# B-Allele Frequency Output

B-Allele frequency (BAF) output is enabled by default in germline and somatic VCF and gVCF runs.

The BAF value is calculated as either `AF` or `(1 - AF)`, where

* `AF = (alt_count / (ref_count + alt_count))`
* `BAF = 1 - AF`, only when ref base < alt base, order of priority for bases is `A < T < G < C < N`.

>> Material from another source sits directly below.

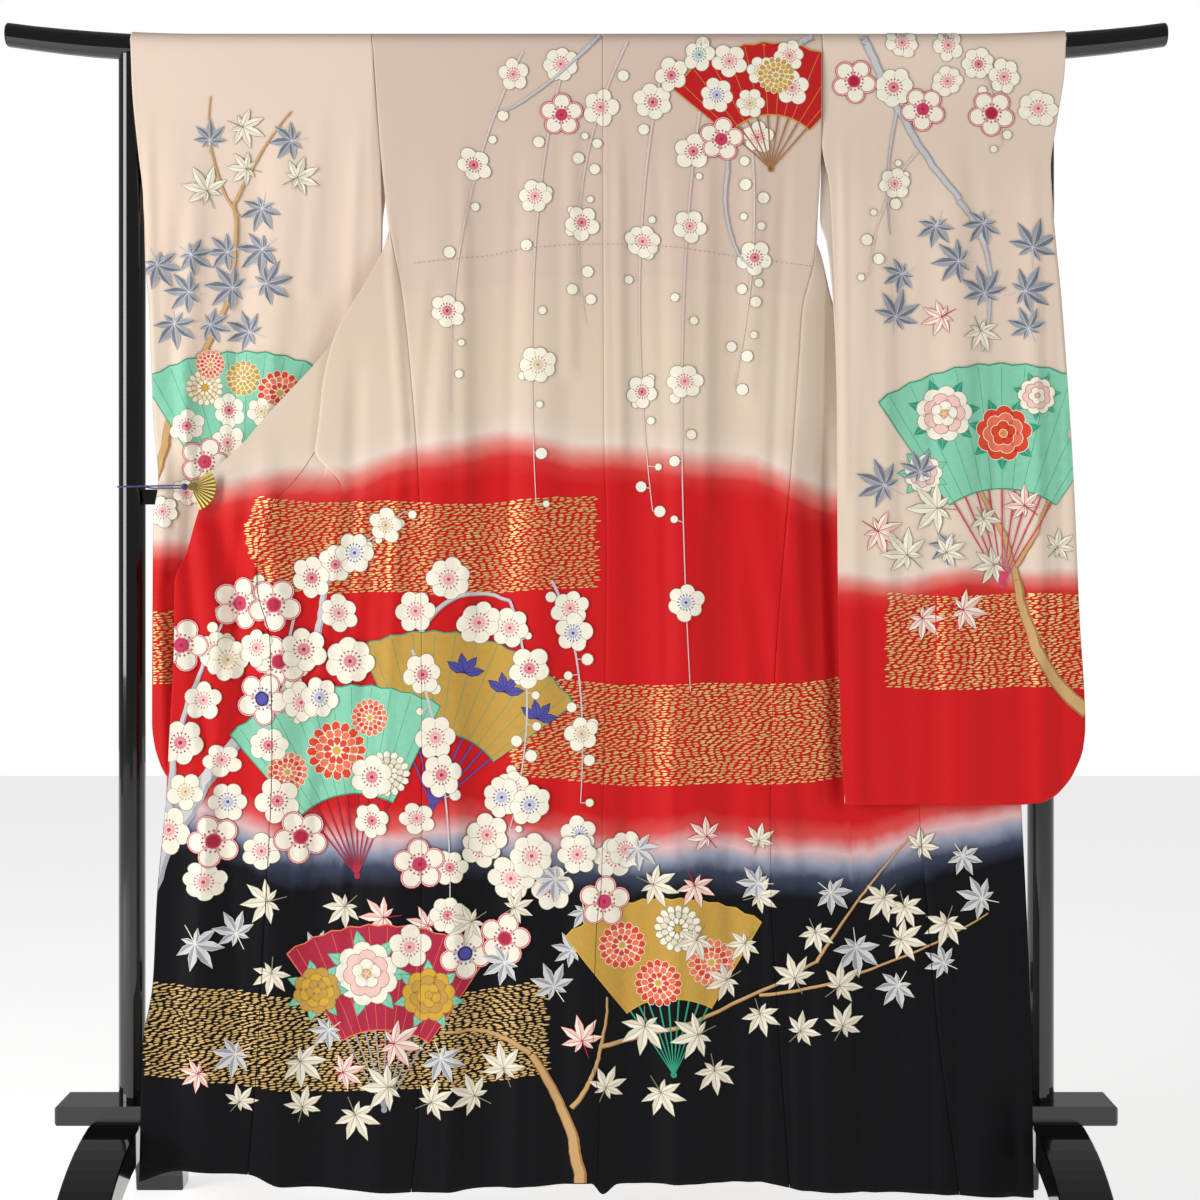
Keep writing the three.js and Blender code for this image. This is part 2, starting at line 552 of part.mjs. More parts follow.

The B-allele frequency values are often plotted to visually inspect the spread away from a perfectly diploid heterozygous call (BAF=50%). This plot is more easily interpreted if it is symmetric about the BAF=50% line. To ensure the symmetry, a heuristic must be used to determine when `BAF = AF` or `BAF = 1-AF`. This definition of B-Allele Frequency is based on the definition that is used for bead arrays, as most users are accustomed to that implementation. Here, the choice of the B allele is based on the color of dye attached to each nucleotide. A and T get one color, G and C get the other color. The bead array implementation has much more complex rule for tie-breaking between A and T or G and C that involves top and bottom strands. This is unnecessary and so the simpler hierarchical approach of using a priority for the nucleotides `A<T<G<C<N` is used.

For each small variant VCF entry with exactly one SNP alternate allele, the output contains a corresponding entry in the BAF output file.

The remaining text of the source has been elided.